Скажите теперь, как это опрометчиво сделал В. Белинский, что «Гоголь силен в непосредственном акте творчества, как поэт, как художник», но это «отводит ему глаза от идей и нравственных вопросов, которыми кипит современность»! Да он не то что свою, он и нашу современность объясняет нам лучше нынешних мудрецов!

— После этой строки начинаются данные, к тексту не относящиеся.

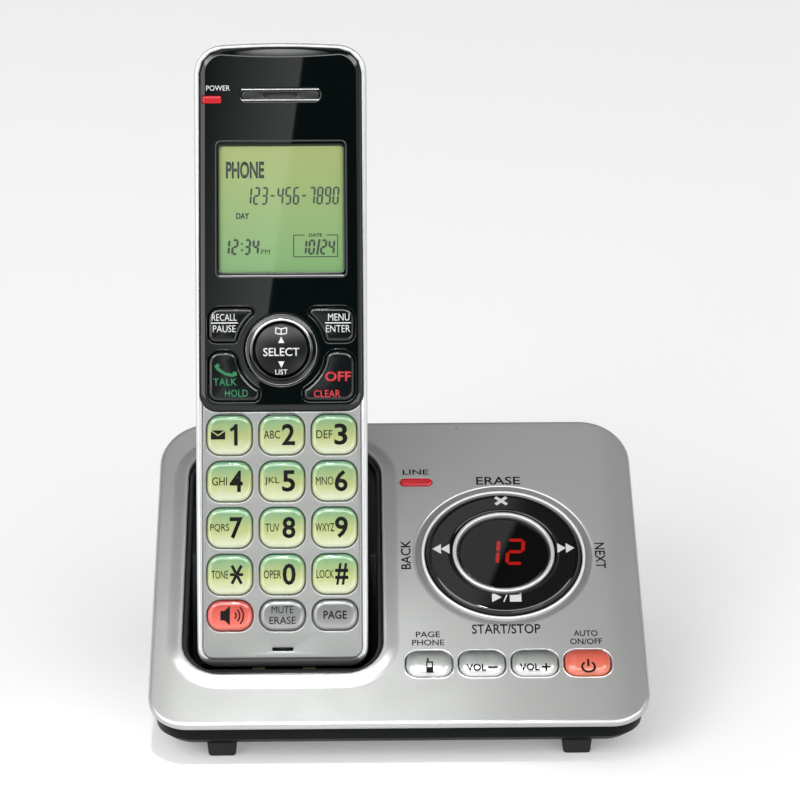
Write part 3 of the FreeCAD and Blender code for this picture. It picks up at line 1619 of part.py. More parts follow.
# Twelve number keys, three function keys and four soft keys
handset_ceiling = -panel_thickness - handset_play
number_flange = (side_flange, end_flange, handset_flange_height)
number_labels = [
    "number_1_key number_2_key number_3_key",
    "number_4_key number_5_key number_6_key",
    "number_7_key number_8_key number_9_key",
    "star_key number_0_key hash_key",
]
handset_keys = []
for row, labels in enumerate(number_labels):
    for column, label in enumerate(labels.split()):
        spot_x = (column - 1) * number_column_pitch
        spot_y = number_top_row - row * number_row_pitch
        draw_plan = box_plan(spot_x, spot_y, number_key_width, number_key_height, number_key_corner)
        handset_keys.append((label, draw_plan, handset_key_proud, spot_x, spot_y))
for column, label in enumerate(["speaker_key", "mute_key", "intercom_key"]):
    spot_x = (column - 1) * number_column_pitch
    draw_plan = box_plan(spot_x, function_row, number_key_width, function_key_height, number_key_corner)
    handset_keys.append((label, draw_plan, handset_key_proud, spot_x, function_row))
menu_row = (menu_keys_near + menu_keys_far) / 2
talk_row = (talk_keys_near + talk_keys_far) / 2
soft_column = (soft_key_outer + navigation_clearance) / 2
soft_spots = [(-1, menu_row), (1, menu_row), (-1, talk_row), (1, talk_row)]
for (label, draw_plan), (side, spot_y) in zip(soft_keys.items(), soft_spots):
    handset_keys.append((label, draw_plan, plate_proud + soft_key_proud, side * soft_column, spot_y))
for label, draw_plan, top, spot_x, spot_y in handset_keys:
    key_body(label, "handset", draw_plan, top, handset_ceiling, number_flange, handset_key_bevel)

# Key mat with a dome under every key, and the circuit board behind it
handset_board = -handset_board_depth
handset_mat = new_body("handset_key_mat", "handset")
handset_mat_plan = sketch_on(handset_mat, "XY", handset_board)
draw_cut_box(
    handset_mat_plan,
    0,
    (handset_mat_top + handset_mat_bottom) / 2,
    2 * handset_board_half_width,
    handset_mat_top - handset_mat_bottom,
    handset_bottom_corner / 2,
)
pad(handset_mat, handset_mat_plan, mat_thickness)
dome_top = handset_ceiling - handset_flange_height - handset_key_travel - plate_gap
domes = sketch_on(handset_mat, "XY", handset_board + mat_thickness)
for label, draw_plan, top, spot_x, spot_y in handset_keys:
    draw_box(domes, spot_x, spot_y, dome_width, dome_width)
for away in (-1, 1):
    dome_up = navigation_up + away * (navigation_key_radius - dome_width / 2)
    draw_box(domes, 0, dome_up, dome_width, dome_width)
pad(handset_mat, domes, dome_top - handset_board - mat_thickness, draft=-front_draft)

handset_board_body = new_body("handset_circuit_board", "handset")
handset_board_plan = sketch_on(handset_board_body, "XY", handset_board)
draw_cut_box(
    handset_board_plan,
    0,
    (handset_board_bottom + handset_board_top) / 2,
    2 * handset_board_half_width,
    handset_board_top - handset_board_bottom,
    handset_bottom_corner / 2,
)
draw_circle(handset_board_plan, 0, earpiece_up, receiver_radius + handset_play)
for side in (-1, 1):
    draw_circle(
        handset_board_plan, side * handset_screw_x, handset_screw_up, handset_boss_radius + handset_play
    )
pad(handset_board_body, handset_board_plan, handset_board_thickness, other_way=True)

# Screen, earpiece grille, receiver, charge light and microphone
screen = new_body("screen_module", "handset")
screen_plan = sketch_on(screen, "XY", -panel_thickness - plate_gap)
draw_box(screen_plan, 0, screen_middle, 2 * screen_half_width, screen_top - screen_bottom)
pad(screen, screen_plan, screen_thickness, other_way=True)

grille = new_body("earpiece_grille", "handset")
grille_plan = sketch_on(grille, "XY", -panel_thickness)
draw_box(grille_plan, 0, earpiece_up, earpiece_width, earpiece_height)
draw_box(grille_plan, 0, earpiece_up, earpiece_slot_width, earpiece_slot_height)
pad(grille, grille_plan, panel_thickness + plate_proud / 2)

receiver = new_body("earpiece_receiver", "handset")
receiver_plan = sketch_on(receiver, "XY", -face_wall - plate_gap)
draw_circle(receiver_plan, 0, earpiece_up, receiver_radius)
pad(receiver, receiver_plan, receiver_depth, other_way=True)

charge_light = new_body("charge_light", "handset")
charge_plan = sketch_on(charge_light, "XY", handset_board)
draw_box(charge_plan, charge_light_x, charge_light_up, charge_light_length, charge_light_width)
pad(charge_light, charge_plan, handset_board_depth + plate_proud)

microphone = new_body("microphone", "handset")
microphone_plan = sketch_on(microphone, "XY", handset_board)
draw_circle(microphone_plan, 0, microphone_up, microphone_radius)
pad(microphone, microphone_plan, handset_board_depth - face_wall - plate_gap)

# Back case: deep shell with the battery well, the door's recess and a tapered heel below the door
back_case = new_body("handset_back_case", "handset")
back_plan = sketch_on(back_case, "XY", -parting_depth)
draw_handset_plan(back_plan)
pad(back_case, back_plan, handset_thickness - parting_depth, other_way=True)
soften(back_case, "Chamfer", lambda edge, faces: lies_at(edge, -handset_thickness), back_bevel)
door_floor = handset_thickness - door_wall - door_gap
heel_waste = sketch_on(back_case, "YZ")
draw_outline(
    heel_waste,
    [
        (door_bottom - door_gap, -door_floor),
        (heel_chamfer, -heel_thickness),
        (-heel_chamfer, -heel_thickness + 2 * heel_chamfer),
        (-heel_chamfer, -handset_thickness * OVERSIZE),
        (door_bottom - door_gap, -handset_thickness * OVERSIZE),
    ],
)
pocket(back_case, heel_waste, both_ways=True)
inside_hollow = sketch_on(back_case, "XY", -parting_depth)
draw_handset_plan(inside_hollow, case_wall)
well_half_width = battery_cell_diameter + battery_gap
well_length = battery_length + 2 * battery_gap
well_middle = battery_bottom + battery_length / 2
draw_cut_box(
    inside_hollow,
    0,
    well_middle,
    2 * (well_half_width + well_thickness),
    well_length + 2 * well_thickness,
    well_thickness,
)
for side in (-1, 1):
    draw_circle(
        inside_hollow, side * handset_screw_x, handset_screw_up, handset_boss_radius + well_thickness / 2
    )
pocket(back_case, inside_hollow, hollow_depth)

# Recess of the battery door, with undercuts in which the door's tongues slide, and the battery well
door_recess = sketch_on(back_case, "XY", -handset_thickness)
door_middle = (door_bottom + door_top) / 2
# The recess runs out into the heel, so that the door can slide down.
recess_bottom = door_bottom - door_corner * OVERSIZE
draw_cut_box(
    door_recess,
    0,
    (recess_bottom + door_top) / 2,
    2 * (door_half_width + door_gap),
    door_top - recess_bottom + 2 * door_gap,
    door_corner + door_gap,
)
pocket(back_case, door_recess, door_wall + door_gap, other_way=True)
undercut_depth = tongue_thickness + tongue_play
undercuts = sketch_on(back_case, "XY", -door_floor - undercut_depth)
draw_box(
    undercuts,
    0,
    (tongue_top + tongue_bottom - door_travel) / 2,
    2 * (door_half_width + tongue_width + door_gap),
    tongue_top - tongue_bottom + door_travel + 2 * door_gap,
)
pocket(back_case, undercuts, undercut_depth, other_way=True)
battery_well = sketch_on(back_case, "XY", -door_floor)
draw_box(battery_well, 0, well_middle, 2 * well_half_width, well_length)
well_depth = battery_cell_diameter + battery_gap
pocket(back_case, battery_well, well_depth, other_way=True)

# Screw seats of the back case, and the slots of its charging contacts
screw_seat = parting_depth + seat_thickness
back_wells = sketch_on(back_case, "XY", -door_floor)
for side in (-1, 1):
    draw_circle(back_wells, side * handset_screw_x, handset_screw_up, handset_boss_radius)
pocket(back_case, back_wells, door_floor - screw_seat, other_way=True)
back_holes = sketch_on(back_case, "XY", -screw_seat)
for side in (-1, 1):
    draw_circle(back_holes, side * handset_screw_x, handset_screw_up, handset_screw_radius + running_gap)
pocket(back_case, back_holes, seat_thickness * OVERSIZE, other_way=True)
contact_seats = sketch_on(back_case, "XZ")
leg_slots = sketch_on(back_case, "XZ")
leg_depth = contact_depth - (contact_length - contact_wall) / 2
for side in (-1, 1):
    draw_box(contact_seats, side * contact_x, -contact_depth, contact_width, contact_length)
    draw_box(leg_slots, side * contact_x, -leg_depth, contact_width, contact_wall)
pocket(back_case, contact_seats, contact_wall)
pocket(back_case, leg_slots, case_wall * OVERSIZE)

# Battery door: slides down off the well, with a tongue on either side and a dish for the thumb
door = new_body("battery_door", "handset")
door_plan = sketch_on(door, "XY", -handset_thickness)
draw_cut_box(door_plan, 0, door_middle, 2 * door_half_width, door_top - door_bottom, door_corner)
door_inside = door_floor + running_gap
pad(door, door_plan, handset_thickness - door_inside)
tongues = sketch_on(door, "XY", -door_inside)
draw_box(
    tongues,
    0,
    (tongue_top + tongue_bottom) / 2,
    2 * (door_half_width + tongue_width),
    tongue_top - tongue_bottom,
)
pad(door, tongues, tongue_thickness, other_way=True)
thumb_dish = sketch_on(door, "XY", -handset_thickness)
draw_circle(thumb_dish, 0, door_bottom + grip_rise, grip_radius)
pocket(door, thumb_dish, grip_depth, other_way=True)

# Battery pack: two cells side by side
battery = new_body("battery_pack", "handset")
cell_radius = battery_cell_diameter / 2
cell_depth = door_floor - well_depth + cell_radius + running_gap
for side in (-1, 1):
    cell = sketch_on(battery, "XZ", battery_bottom)
    draw_circle(cell, side * (cell_radius - running_gap), -cell_depth, cell_radius)
    pad(battery, cell, battery_length, other_way=True)

# Handset screws, driven from under the battery door
handset_screws = new_body("handset_case_screws", "handset", several_solids=True)
screw_tip = (parting_depth + face_wall) / 2
for side in (-1, 1):
    turned(
        handset_screws,
        side * handset_screw_x,
        handset_screw_up,
        [
            (0, -screw_seat - screw_head_height),
            (handset_screw_head, -screw_seat - screw_head_height),
            (handset_screw_head, -screw_seat),
            (handset_screw_radius, -screw_seat),
            (handset_screw_radius, -screw_tip),
            (0, -screw_tip),
        ],
    )

# Charging contacts: two plates flush with the chin, each bent up through the wall
contacts = new_body("handset_charge_contacts", "handset", several_solids=True)
contact_low = contact_depth + contact_length / 2
contact_high = contact_depth - contact_length / 2
for side in (-1, 1):
    bent_plate = sketch_on(contacts, "YZ", side * contact_x)
    draw_outline(
        bent_plate,
        [
            (0, -contact_high),
            (0, -contact_low),
            (contact_wall, -contact_low),
            (contact_wall, -contact_high - contact_wall),
            (contact_leg, -contact_high - contact_wall),
            (contact_leg, -contact_high),
        ],
    )
    pad(contacts, bent_plate, contact_width, both_ways=True)

# Every feature has to work, every sub-part has to be sound, and every cut has to take something away
document.recompute()
faults = [item.Label for item in document.Objects if "Invalid" in item.State or "Error" in item.State]
faults += [item.Label for item in sub_parts if item.Shape.isNull() or not item.Shape.isValid()]
for item in document.Objects:
    if item.TypeId == "PartDesign::Pocket" and item.Label not in faults:
        if item.Shape.Volume > item.BaseFeature.Shape.Volume - SMALLEST_CUT:
            faults.append(item.Label + " cuts nothing")
if faults:
    raise RuntimeError("These failed: " + ", ".join(faults))
os.makedirs("parts", exist_ok=True)
for item in sub_parts:
    item.Shape.exportStep("parts/" + item.Label + ".step")
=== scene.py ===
"""A cordless telephone's answering base, with its handset standing in the cradle."""

import math

import bmesh
import bpy
from mathutils import Matrix, Vector


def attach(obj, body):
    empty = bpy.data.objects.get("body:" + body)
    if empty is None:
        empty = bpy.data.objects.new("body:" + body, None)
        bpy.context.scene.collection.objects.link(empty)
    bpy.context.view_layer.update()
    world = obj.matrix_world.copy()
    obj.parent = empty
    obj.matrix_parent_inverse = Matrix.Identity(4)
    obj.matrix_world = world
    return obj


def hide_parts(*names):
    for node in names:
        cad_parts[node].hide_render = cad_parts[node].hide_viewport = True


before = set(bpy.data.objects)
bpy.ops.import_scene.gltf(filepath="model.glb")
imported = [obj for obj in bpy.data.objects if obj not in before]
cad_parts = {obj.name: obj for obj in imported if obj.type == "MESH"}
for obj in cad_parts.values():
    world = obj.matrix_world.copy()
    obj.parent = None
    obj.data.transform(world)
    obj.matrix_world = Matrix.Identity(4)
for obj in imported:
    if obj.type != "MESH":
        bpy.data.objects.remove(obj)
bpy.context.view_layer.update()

# ---------------------------------------------------------------- camera
# The camera stands a little left of the middle, well back, and looks down at 23 degrees
# through a long lens.


def placed(name, data):
    """A new object in the scene."""
    made = bpy.data.objects.new(name, data)
    bpy.context.scene.collection.objects.link(made)
    return made


camera_data = bpy.data.cameras.new("camera")
camera_data.lens = 130.9
camera_data.clip_end = 50
camera = placed("camera", camera_data)
camera_spot = Vector((-0.0117, -0.7454, 0.3977))
camera_aim = Vector((-0.00004, -0.0618, 0.10748))
camera.location = camera_spot
camera.rotation_euler = (camera_aim - camera_spot).to_track_quat("-Z", "Y").to_euler()
bpy.context.scene.camera = camera

# ---------------------------------------------------------------- studio
# A pale table top in a white room with a dim ceiling, lit by three soft boxes. Lit screens
# hang where their straight edges show as the slanting reflections on the gloss black parts,
# and a narrow beam falls on the cover's front.
studio = bpy.data.worlds.new("studio")
studio.use_nodes = True
bpy.context.scene.world = studio


def fed(tree, kind, operation, *values):
    """Output of a new shader node whose inputs are given, in order, as sockets or numbers."""
    node = tree.nodes.new("ShaderNode" + kind)
    if operation:
        node.operation = operation
    for entry, value in zip(node.inputs, values):
        if isinstance(value, bpy.types.NodeSocket):
            tree.links.new(value, entry)
        elif value is not None:
            entry.default_value = value
    return node.outputs.get("Value") or node.outputs[0]


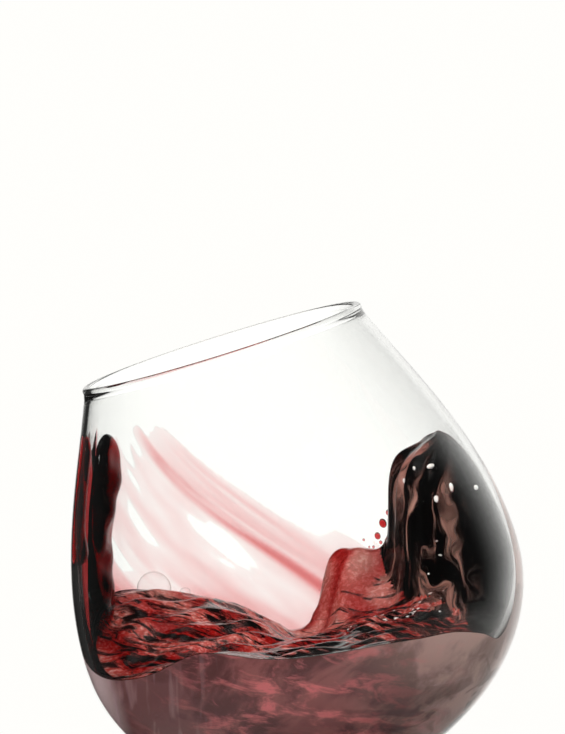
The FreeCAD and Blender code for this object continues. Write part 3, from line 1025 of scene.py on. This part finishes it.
# %% Camera
tilt, look_down, distance = radians(17.4), radians(4.1), 1.7
sensor, seen_height, aim_aside, aim_below_rim = 36, 0.1625, 11.6, 8.8
forward = Vector((0, cos(look_down), -sin(look_down)))
upright = Vector((0, sin(look_down), cos(look_down)))
right = Vector((1, 0, 0)) * cos(tilt) - upright * sin(tilt)
up = Vector((1, 0, 0)) * sin(tilt) + upright * cos(tilt)
back = -forward
aim = Vector((0, 0, rim_height * MM)) + Vector((aim_aside * MM, 0, 0)) - upright * aim_below_rim * MM
camera_data = bpy.data.cameras.new("camera")
camera_data.lens = sensor * distance / seen_height
camera_data.clip_start, camera_data.clip_end = 0.05, 50
camera = bpy.data.objects.new("camera", camera_data)
bpy.context.scene.collection.objects.link(camera)
bpy.context.scene.camera = camera
camera.matrix_world = Matrix((
    (right.x, up.x, back.x, 0), (right.y, up.y, back.y, 0), (right.z, up.z, back.z, 0), (0, 0, 0, 1)))
camera.location = aim - forward * distance
print(f"lens {camera_data.lens:.0f} mm, {distance} m away")

# %% [markdown]
# The floor is a pale disc that fades out round the glass, so no horizon shows. It's matt and its grain is
# only just there.

# %% Floor
floor_radius, floor_corners, fade_from, fade_to = 0.45, 96, 0.10, 0.42
floor_finish = new_finish("pale_floor")
spot = floor_finish.place()
reach = floor_finish.node("ShaderNodeVectorMath", {"operation": "LENGTH"}, [spot], output="Value")
grain = floor_finish.noise(spot, 90.0, 4.0)
floor_finish.set(
    Base_Color=floor_finish.mix(grain, (0.41, 0.405, 0.395, 1), (0.43, 0.425, 0.415, 1)),
    Roughness=0.85, Specular_IOR_Level=0.1, Alpha=1.0 - reach.smooth(fade_from, fade_to))
corners = np.linspace(0, 2 * pi, floor_corners, endpoint=False)
floor_mesh = bpy.data.meshes.new("floor")
floor_mesh.from_pydata(
    [(floor_radius * cos(a), floor_radius * sin(a), 0.0) for a in corners], [], [list(range(floor_corners))])
floor_mesh.materials.append(floor_finish.owner)
floor = bpy.data.objects.new("floor", floor_mesh)
bpy.context.scene.collection.objects.link(floor)
print(f"floor {2 * floor_radius} m across")

# %% [markdown]
# A glass is lit by what stands round it. Looked through, the surroundings are one bright wall, a little
# dimmer at both sides, overhead and underfoot, so the glass is clear. Mirrored, they are a window behind
# the glass and a soft ceiling in a dark room, so the wine keeps its black and shows crisp lights. The
# Light Path node tells the two apart. Froth behind glass gets only part of its light in the renderer, so
# the room is brighter for matt things.

# %% Surroundings
world = bpy.data.worlds.new("studio")
bpy.context.scene.world = world
studio = Recipe(world)
dx, dy, dz = studio.split(studio.node("ShaderNodeTexCoord", output="Generated"))
turned_to = dx.math("ARCTAN2", dy)  # 0 straight behind the glass, positive to the right
aside, height = turned_to.math("ABSOLUTE"), dz.math("ABSOLUTE")
window = turned_to.smooth(-0.26, -0.08) * (1.0 - turned_to.smooth(0.40, 1.30))
window = window * (1.0 - dz.smooth(0.30, 0.48)) * (1.0 - (-dz).smooth(0.35, 0.8) * 0.75)
side_card = aside.smooth(1.75, 1.90) * (1.0 - aside.smooth(2.10, 2.25))
through = (1.0 - side_card * 0.3 - height.smooth(0.6, 0.95) * 0.25) * 1.24
reflected = window * 0.97 + dz.smooth(0.72, 0.9) * 0.6 + 0.025
seen_straight = studio.node("ShaderNodeLightPath", output="Is Camera Ray")
mirrored = studio.node("ShaderNodeLightPath", output="Glossy Depth").smooth(0.0, 1.0)
matt = studio.node("ShaderNodeLightPath", output="Diffuse Depth").smooth(0.0, 1.0)
shade = through * (1.0 - mirrored) + reflected * mirrored
studio.set(
    "Background", Color=(1.0, 0.995, 0.97, 1),
    Strength=seen_straight + (1.0 - seen_straight) * shade * (matt * 1.5 + 1.0))
print("surroundings:", len(studio.tree.nodes), "nodes")

# %% [markdown]
# One soft box above and to the right of the camera gives the small bright lights on the lip and the
# surge.

# %% Soft box
box_place, box_target, box_power = Vector((0.60, -0.80, 0.70)), Vector((0, 0, 0.15)), 1.2
box_light = bpy.data.lights.new("upper_right_box", "AREA")
box_light.shape, box_light.energy = "RECTANGLE", box_power
box_light.size, box_light.size_y = 0.20, 0.28
box = bpy.data.objects.new("upper_right_box", box_light)
box.location = box_place
box.rotation_euler = (box_target - box_place).to_track_quat("-Z", "Y").to_euler()
box.visible_camera = False
bpy.context.scene.collection.objects.link(box)
bpy.context.scene.view_settings.view_transform = "Standard"
print(f"soft box of {box_power} W, {box_place.length:.2f} m from the glass")

# %% [markdown]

...Вот обступают нас со всех сторон герои отечественной литературы — Андрей Болконский, Пьер Безухов и Наташа Ростова, Алеша Карамазов и князь Мышкин, Григорий Мелехов и Аксинья Астахова — бесчисленные русские люди, пытающиеся разгадать тайну жизни, постичь ее черные обвалы и небесную красоту здесь, в России, на неустроенной, часто горящей и черной от людской злобы родной земле. И видим мы, что первым об этой загадке человеческой жизни заговорил Николай Гоголь, поэт, мудрец и христианин. Пожалуй, в первом томе поэмы «Мертвые души» он открыл печальную земную правду. А в книге «Выбранные места...» приблизился к правде небесной. Выслушав об этой книге жестокие слова, он не отступил от своего мнения ни на йоту. Он писал за полтора года до смерти: «Мне кажется, если бы доставлена была мне возможность в продолженье трех лет сделать три летние поездки во внутренность России и три зимние пребывания вне ее под благорастворенным климатом юга... — такое благодеяние не пропало бы даром. Сверх мной упомянутого большого сочинения (то есть второго и третьего томов “Мертвых душ” — А.Р.), я мог бы окончить тогда ту необходимую и нужную у нас книгу, мысль о которой меня занимает с давних времен... Нам нужно живое, а не мертвое изображение России (курсив мой — А.Р.), та существенная, говорящая ее география, начертанная сильным, живым слогом, которая поставила бы русского лицом к России...»
Н. Гоголь вынашивал новые замыслы, которые могли полнее высветить его «душевную правду». Кончина не позволила осуществить их. Но и в шедеврах, оставленных нам, для любящего и отзывчивого читателя эта «душевная правда» понятна и близка.